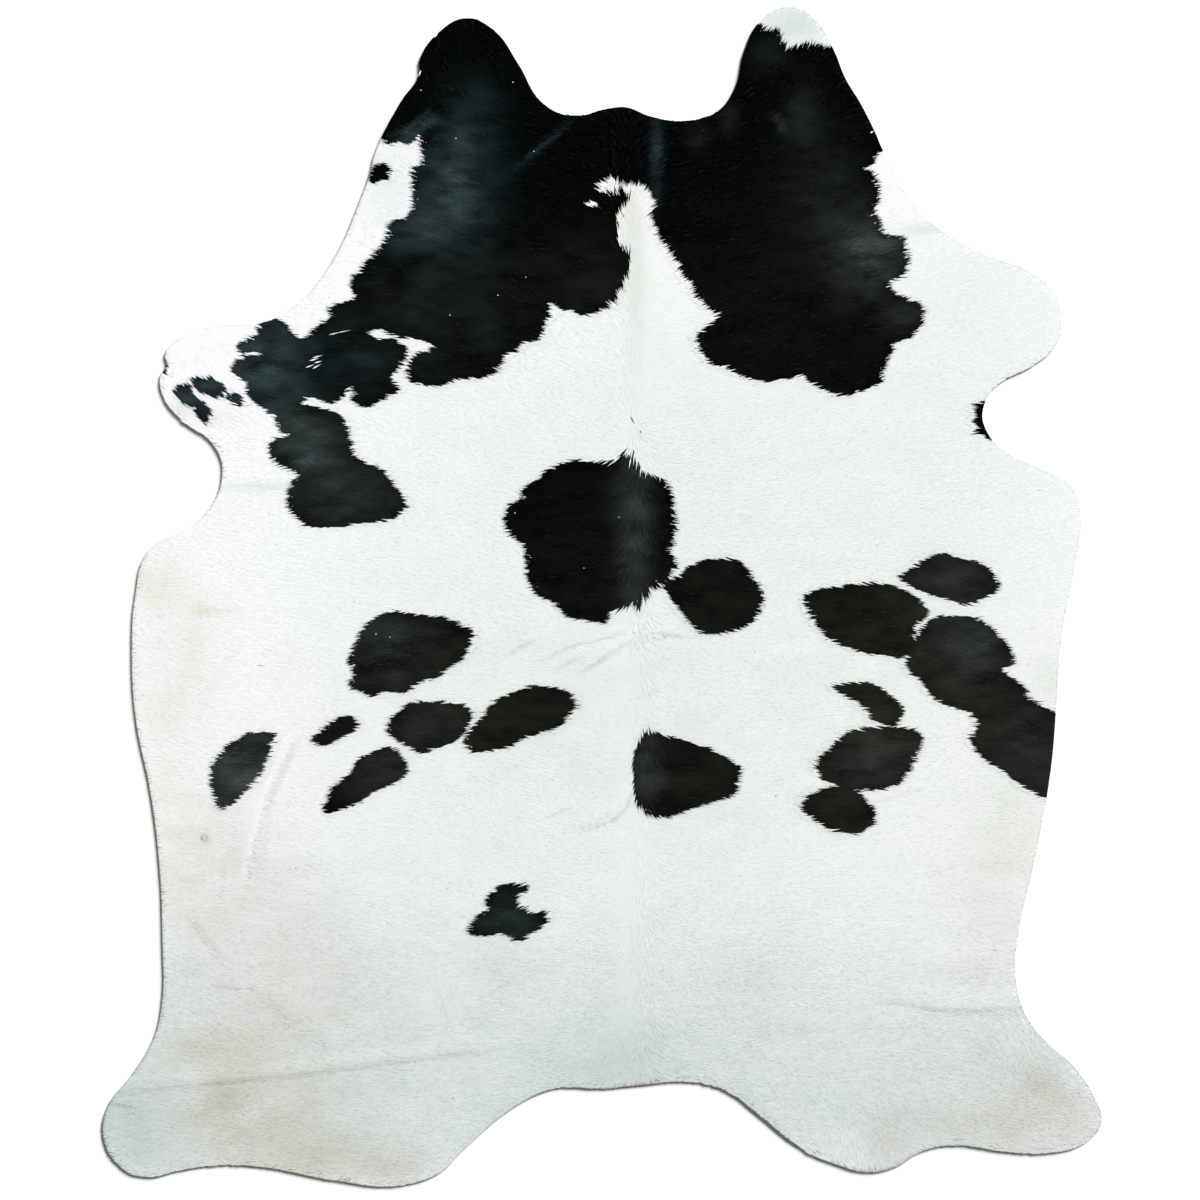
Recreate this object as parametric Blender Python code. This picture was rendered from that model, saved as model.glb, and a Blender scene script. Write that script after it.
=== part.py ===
"""A cowhide rug: one whole hide, cut once round its natural outline, lying hair side up.

Metres, +Z up. The neck points along +Y and the tail along -Y, the floor is z = 0, and the origin is
on the floor in the middle of the hide's length and width. Leather and pile are one solid. The sheet
lies flat but for the soft creases that folding has left in it, where it lifts off the floor.
"""

import math
from collections import namedtuple

import bmesh
import bpy
from mathutils import Vector

# Driving sizes, in metres
HIDE_LENGTH = 2.13  # a seven-foot hide, from the neck's right lobe to the hind shanks
LEATHER = 0.0025
PILE = 0.0030  # the coat as it lies, combed flat
SPINE_PILE = 0.0012  # the coat is this much deeper along the spine
SPINE_HALF_WIDTH = 0.050
MESH_STEP = 0.060  # the flat stretches are cut into squares of this size
CURVE_STEPS = 6  # straight steps between two landmarks of the cut edge
WELD = 0.0004

# The landmarks are places in the photograph, in pixels of its 1200 x 1200 frame, x to the right and
# y down. PHOTO_LENGTH is the hide's length there, from which one pixel measures about 1.8 mm.
PHOTO_LENGTH = 1180.0
PIXEL = HIDE_LENGTH / PHOTO_LENGTH

Landmark = namedtuple("Landmark", "name x y")
Crease = namedtuple("Crease", "name height left right path")

# The cut edge, clockwise from the left lobe of the neck
NECK = (
    ("left lobe, tip", 466, 18),
    ("left lobe, inner shoulder", 494, 30),
    ("left lobe, inner side", 518, 63),
    ("left lobe, root", 543, 103),
    ("left hollow", 574, 116),
    ("middle of the neck, left", 605, 109),
    ("middle of the neck", 626, 107),
    ("middle of the neck, right", 650, 116),
    ("right hollow", 684, 121),
    ("right lobe, root", 716, 112),
    ("right lobe, waist", 735, 87),
    ("right lobe, inner side", 744, 51),
    ("right lobe, inner shoulder", 760, 21),
    ("right lobe, tip", 790, 6.5),
    ("right lobe, outer shoulder", 816, 20),
    ("right lobe, outer side", 835, 52),
    ("right lobe, outer waist", 845, 77),
    ("right cheek", 860, 102),
    ("right throat", 873, 127),
    ("right throat, bend", 887, 158),
    ("right shoulder", 927, 218),
)
RIGHT_FORE_SHANK = (
    ("front edge", 981, 253),
    ("front bend", 1031, 272.5),
    ("end, front corner", 1053, 292),
    ("end", 1062, 320),
    ("end, rear corner", 1056, 346),
    ("rear edge", 1032, 366),
    ("rear bend", 1000, 383),
    ("armpit, front", 984, 406),
    ("armpit", 985, 427),
    ("armpit, rear", 1007, 453),
    ("brisket, front", 1043, 470),
    ("brisket, corner", 1073, 488),
    ("brisket, rear", 1081, 517),
)
RIGHT_FLANK = (
    ("behind the brisket", 1076, 560),
    ("ribs", 1061.5, 640),
    ("belly, front", 1057, 700),
    ("belly", 1051, 770),
    ("belly, rear", 1035, 860),
    ("flank", 1019, 932),
    ("flank hollow", 1016, 975),
    ("flank bend", 1025, 1013),
    ("thigh", 1044, 1040),
)
RIGHT_HIND_SHANK = (
    ("rear bend", 1076, 1069),
    ("outer corner", 1096, 1100),
    ("end", 1102, 1122),
    ("inner corner", 1088, 1141),
    ("end, inner", 1048, 1153),
    ("sole", 1002, 1151),
    ("sole dip", 956, 1145),
    ("sole rise", 922, 1152),
    ("rump point, outer", 894, 1168),
    ("rump point", 866, 1172.5),
    ("rump point, inner", 836, 1164.5),
    ("inner edge", 796, 1145.5),
    ("inner edge, bend", 757, 1114.5),
    ("root", 727, 1092),
)
TAIL = (
    ("right of the tail", 690, 1081.5),
    ("tail cut", 641, 1085.5),
    ("left of the tail", 595, 1088.5),
    ("left of the tail, dip", 571, 1087),
    ("left root", 549, 1090.5),
)
LEFT_HIND_SHANK = (
    ("inner edge, bend", 513, 1108.5),
    ("inner edge", 464, 1150),
    ("rump point, inner", 438, 1174.5),
    ("rump point", 392, 1186),
    ("sole rise", 332, 1180),
    ("sole", 272, 1168.5),
    ("sole dip", 226, 1164.5),
    ("sole, outer", 180, 1171),
    ("end, inner", 145, 1177.5),
    ("outer corner", 118, 1165),
    ("end", 103, 1138),
    ("end, front", 107, 1108),
    ("front bend", 133, 1073),
    ("thigh", 153, 1040),
    ("flank bend", 161.5, 1004),
)
LEFT_FLANK = (
    ("flank", 162, 940),
    ("belly, rear", 159, 866),
    ("belly", 150, 792),
    ("belly, front", 135.5, 720),
    ("ribs", 131.5, 655),
    ("behind the brisket", 135, 595),
    ("brisket, corner", 147, 552),
    ("brisket, front", 175, 534),
)
LEFT_FORE_SHANK = (
    ("armpit, rear", 203, 516),
    ("armpit", 222, 474),
    ("armpit, front", 212, 443),
    ("rear edge", 182, 420),
    ("end, rear corner", 162.5, 395),
    ("end, notch below", 160, 376),
    ("end, notch", 166, 366),
    ("end, notch above", 165, 353),
    ("end, front corner", 179, 338.5),
    ("front edge", 214, 326.5),
    ("front bend", 268, 321),
    ("left shoulder", 301, 300),
    ("left shoulder, front", 320, 279),
    ("left throat, bend", 340, 247),
    ("left throat", 360, 200),
    ("left throat, front", 370, 172),
    ("left cheek, low", 374, 155),
    ("left cheek", 401, 101),
    ("left lobe, notch", 419, 74),
    ("left lobe, outer side", 419.5, 60),
    ("left lobe, outer shoulder", 441, 30),
)
CUT_EDGE = (
    NECK
    + RIGHT_FORE_SHANK
    + RIGHT_FLANK
    + RIGHT_HIND_SHANK
    + TAIL
    + LEFT_HIND_SHANK
    + LEFT_FLANK
    + LEFT_FORE_SHANK
)

# Where the hide was folded, and where it doesn't lie quite flat. Heights and half widths are in
# metres, paths in the photograph's pixels. Left and right are as seen from above when walking
# along the path: the two sides differ, because a fold drops off sharply on one side only.
CREASES = (
    Crease("left fold", 0.0010, 0.024, 0.014,
           ((60, 1095), (176, 1083), (292, 1071.5), (408, 1056.5), (524, 1041))),
    Crease("right fold", 0.0009, 0.040, 0.016,
           ((880, 996), (929, 1006), (976, 1007.5), (1070, 1005))),
    Crease("left belly crease", 0.0009, 0.018, 0.034,
           ((290, 736), (270, 776), (254, 822), (243, 868), (236, 915))),
    Crease("left thigh crease", 0.0004, 0.026, 0.016,
           ((260, 984), (292, 1010), (324, 1037), (340, 1052))),
    Crease("loin ripple, upper", 0.0006, 0.018, 0.012,
           ((568, 678), (600, 658), (628, 641), (657, 632), (690, 634))),
    Crease("loin ripple, lower", 0.0009, 0.018, 0.012,
           ((568, 829), (595, 819), (614, 806), (628, 782))),
    Crease("left cheek crease", 0.0012, 0.014, 0.012,
           ((372, 140), (390, 134), (407, 128), (432, 106))),
    Crease("neck crease", 0.0008, 0.010, 0.010, ((522, 159), (543, 146), (564, 132))),
)
SPINE = ((627, 182), (636, 424), (641, 760), (641, 1060))

HAIR_COLOUR = (0.86, 0.88, 0.86, 1.0)
HAIR_ROUGHNESS = 0.65


def on_hide(place):
    """A place in the photograph as metres on the floor, before the origin is centred."""
    return Vector((place[0] * PIXEL, -place[1] * PIXEL))


def outline_curve(landmarks):
    """A filled flat curve that runs smoothly through the landmarks."""
    curve = bpy.data.curves.new("cut edge", "CURVE")
    curve.dimensions = "2D"
    curve.fill_mode = "BOTH"
    curve.resolution_u = CURVE_STEPS
    spline = curve.splines.new("BEZIER")
    spline.use_cyclic_u = True
    spline.bezier_points.add(len(landmarks) - 1)
    for knot, landmark in zip(spline.bezier_points, landmarks):
        knot.co = on_hide((landmark.x, landmark.y)).to_3d()
        knot.handle_left_type = "AUTO"
        knot.handle_right_type = "AUTO"
    return bpy.data.objects.new("cut edge", curve)


def flat_face(outline):
    """The outline's inside as one flat many-sided face, in a bmesh."""
    bpy.context.scene.collection.objects.link(outline)
    evaluated = outline.evaluated_get(bpy.context.evaluated_depsgraph_get())
    mesh = bpy.data.meshes.new_from_object(evaluated)
    bpy.data.objects.remove(outline)
    cloth = bmesh.new()
    cloth.from_mesh(mesh)
    bpy.data.meshes.remove(mesh)
    bmesh.ops.remove_doubles(cloth, verts=cloth.verts, dist=WELD)
    bmesh.ops.dissolve_faces(cloth, faces=cloth.faces[:])
    return cloth


def cut_along(cloth, faces, point, across):
    """Cuts these faces along the upright plane through a point, whose normal is across."""
    edges = {edge for face in faces for edge in face.edges}
    verts = {vert for face in faces for vert in face.verts}
    bmesh.ops.bisect_plane(
        cloth,
        geom=[*verts, *edges, *faces],
        dist=WELD,
        plane_co=point.to_3d(),
        plane_no=across.to_3d(),
    )


def cut_squares(cloth):
    """Cuts the whole sheet into squares of MESH_STEP, so that it can bend anywhere."""
    for axis, across in enumerate((Vector((1, 0)), Vector((0, 1)))):
        reach = [vert.co[axis] for vert in cloth.verts]
        first = math.ceil(min(reach) / MESH_STEP)
        last = math.floor(max(reach) / MESH_STEP)
        for line in range(first, last + 1):
            cut_along(cloth, cloth.faces[:], across * line * MESH_STEP, across)


def leftwards(start, end):
    """The unit direction to the left of a straight stretch, as seen from above."""
    run = (end - start).normalized()
    return Vector((-run.y, run.x))


def nearest_on(path, place):
    """How far a place is to the left of a path of straight stretches (to the right is negative),
    and how far along it, from 0 to 1."""
    best, best_along = math.inf, 0.0
    stretches = len(path) - 1
    for index in range(stretches):
        start, end = path[index], path[index + 1]
        run = end - start
        share = min(max((place - start).dot(run) / run.length_squared, 0.0), 1.0)
        away = place - start - run * share
        if away.length < abs(best):
            best = math.copysign(away.length, away.dot(leftwards(start, end)))
            best_along = (index + share) / stretches
    return best, best_along


def faces_near(cloth, path, half_width):
    """The faces that a crease of this half width touches, and those next to them."""
    reach = half_width + MESH_STEP / 4
    return [
        face
        for face in cloth.faces
        if abs(nearest_on(path, face.calc_center_median().xy)[0]) < reach
    ]


def cut_creases(cloth):
    """Cuts each crease's crest, shoulders and feet into the sheet, so that its ridge is smooth."""
    for crease in CREASES:
        path = [on_hide(place) for place in crease.path]
        widest = max(crease.left, crease.right)
        for start, end in zip(path, path[1:]):
            left = leftwards(start, end)
            for offset in (crease.left, crease.left / 2, 0.0, -crease.right / 2, -crease.right):
                cut_along(cloth, faces_near(cloth, (start, end), widest), start + left * offset, left)


def lift_at(place):
    """How far the creases lift the sheet off the floor here: rounded ridges that fade at both ends."""
    lift = 0.0
    for crease in CREASES:
        offset, along = nearest_on([on_hide(stop) for stop in crease.path], place)
        half_width = crease.left if offset > 0 else crease.right
        if abs(offset) < half_width:
            ridge = math.cos(math.pi / 2 * offset / half_width) ** 2
            fade = math.sin(math.pi * along) ** 0.5
            lift = max(lift, crease.height * ridge * fade)
    return lift


def depth_at(place):
    """Leather and coat together, a little deeper along the spine."""
    offset, along = nearest_on([on_hide(stop) for stop in SPINE], place)
    ridge = math.cos(math.pi / 2 * min(abs(offset) / SPINE_HALF_WIDTH, 1.0)) ** 2
    return LEATHER + PILE + SPINE_PILE * ridge * math.sin(math.pi * along) ** 0.5


def thicken(cloth):
    """Gives the flat sheet its creases and its thickness, as one closed body."""
    under = cloth.faces[:]
    made = bmesh.ops.extrude_face_region(cloth, geom=under, use_keep_orig=True)
    top = {item for item in made["geom"] if isinstance(item, bmesh.types.BMVert)}
    for vert in cloth.verts:
        place = vert.co.xy
        vert.co.z = lift_at(place) + (depth_at(place) if vert in top else 0.0)
    bmesh.ops.triangulate(cloth, faces=cloth.faces[:])
    bmesh.ops.recalc_face_normals(cloth, faces=cloth.faces[:])


def centre(cloth):
    """Moves the sheet so that the origin is in the middle of its length and width."""
    across = [vert.co.x for vert in cloth.verts]
    along = [vert.co.y for vert in cloth.verts]
    middle = Vector((min(across) + max(across), min(along) + max(along), 0.0)) / 2
    bmesh.ops.translate(cloth, verts=cloth.verts, vec=-middle)


def hair_material():
    """The coat's main colour, a cool white."""
    material = bpy.data.materials.new("white hair")
    material.use_nodes = True
    shader = material.node_tree.nodes["Principled BSDF"]
    shader.inputs["Base Color"].default_value = HAIR_COLOUR
    shader.inputs["Roughness"].default_value = HAIR_ROUGHNESS
    shader.inputs["Metallic"].default_value = 0.0
    return material


def build_hide(rug):
    """The one piece: the whole hide."""
    cloth = flat_face(outline_curve([Landmark(*row) for row in CUT_EDGE]))
    cut_squares(cloth)
    cut_creases(cloth)
    bmesh.ops.remove_doubles(cloth, verts=cloth.verts, dist=WELD)
    thicken(cloth)
    centre(cloth)
    mesh = bpy.data.meshes.new("hide")
    cloth.to_mesh(mesh)
    cloth.free()
    mesh.materials.append(hair_material())
    hide = bpy.data.objects.new("hide", mesh)
    rug.objects.link(hide)
    return hide


def main():
    for old in list(bpy.data.objects):
        bpy.data.objects.remove(old)
    rug = bpy.data.collections.new("cowhide_rug")
    bpy.context.scene.collection.children.link(rug)
    build_hide(rug)


main()
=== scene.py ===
# %% [markdown]
# # A cowhide rug, hair side up
#
# The real rug is one whole tanned hide, cut once round its natural outline. There is
# nothing to sew or screw: a sheet of leather 2.5 mm thick, and the animal's own coat on
# top of it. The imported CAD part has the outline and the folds, and this script gives the
# leather its two faces and grows the coat on it, lock by lock. Everything is in metres,
# in the frame of the CAD part, with +Y towards the neck and the underside at z = 0.

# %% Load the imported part
import math
from collections import namedtuple

import bmesh
import bpy
import numpy as np
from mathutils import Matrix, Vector
from mathutils.geometry import delaunay_2d_cdt


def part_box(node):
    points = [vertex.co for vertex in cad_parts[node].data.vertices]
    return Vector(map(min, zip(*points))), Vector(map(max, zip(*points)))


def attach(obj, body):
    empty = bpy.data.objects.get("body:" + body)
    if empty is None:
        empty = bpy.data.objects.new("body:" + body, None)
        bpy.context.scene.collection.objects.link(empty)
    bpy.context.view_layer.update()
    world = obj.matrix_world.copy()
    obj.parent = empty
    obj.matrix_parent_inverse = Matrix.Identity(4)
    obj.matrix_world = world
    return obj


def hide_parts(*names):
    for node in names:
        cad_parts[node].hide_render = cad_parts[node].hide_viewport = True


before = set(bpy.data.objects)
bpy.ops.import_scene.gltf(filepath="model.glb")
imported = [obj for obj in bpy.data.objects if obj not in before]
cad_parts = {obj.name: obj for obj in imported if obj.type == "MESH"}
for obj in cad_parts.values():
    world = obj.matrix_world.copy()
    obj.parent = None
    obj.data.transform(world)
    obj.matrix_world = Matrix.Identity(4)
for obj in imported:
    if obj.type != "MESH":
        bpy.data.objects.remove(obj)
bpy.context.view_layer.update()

hide_low, hide_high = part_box("hide")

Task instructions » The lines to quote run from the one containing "cloth.to_mesh(mesh)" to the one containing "in imported if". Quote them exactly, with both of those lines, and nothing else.

Task result »
    cloth.to_mesh(mesh)
    cloth.free()
    mesh.materials.append(hair_material())
    hide = bpy.data.objects.new("hide", mesh)
    rug.objects.link(hide)
    return hide


def main():
    for old in list(bpy.data.objects):
        bpy.data.objects.remove(old)
    rug = bpy.data.collections.new("cowhide_rug")
    bpy.context.scene.collection.children.link(rug)
    build_hide(rug)


main()
=== scene.py ===
# %% [markdown]
# # A cowhide rug, hair side up
#
# The real rug is one whole tanned hide, cut once round its natural outline. There is
# nothing to sew or screw: a sheet of leather 2.5 mm thick, and the animal's own coat on
# top of it. The imported CAD part has the outline and the folds, and this script gives the
# leather its two faces and grows the coat on it, lock by lock. Everything is in metres,
# in the frame of the CAD part, with +Y towards the neck and the underside at z = 0.

# %% Load the imported part
import math
from collections import namedtuple

import bmesh
import bpy
import numpy as np
from mathutils import Matrix, Vector
from mathutils.geometry import delaunay_2d_cdt


def part_box(node):
    points = [vertex.co for vertex in cad_parts[node].data.vertices]
    return Vector(map(min, zip(*points))), Vector(map(max, zip(*points)))


def attach(obj, body):
    empty = bpy.data.objects.get("body:" + body)
    if empty is None:
        empty = bpy.data.objects.new("body:" + body, None)
        bpy.context.scene.collection.objects.link(empty)
    bpy.context.view_layer.update()
    world = obj.matrix_world.copy()
    obj.parent = empty
    obj.matrix_parent_inverse = Matrix.Identity(4)
    obj.matrix_world = world
    return obj


def hide_parts(*names):
    for node in names:
        cad_parts[node].hide_render = cad_parts[node].hide_viewport = True


before = set(bpy.data.objects)
bpy.ops.import_scene.gltf(filepath="model.glb")
imported = [obj for obj in bpy.data.objects if obj not in before]
cad_parts = {obj.name: obj for obj in imported if obj.type == "MESH"}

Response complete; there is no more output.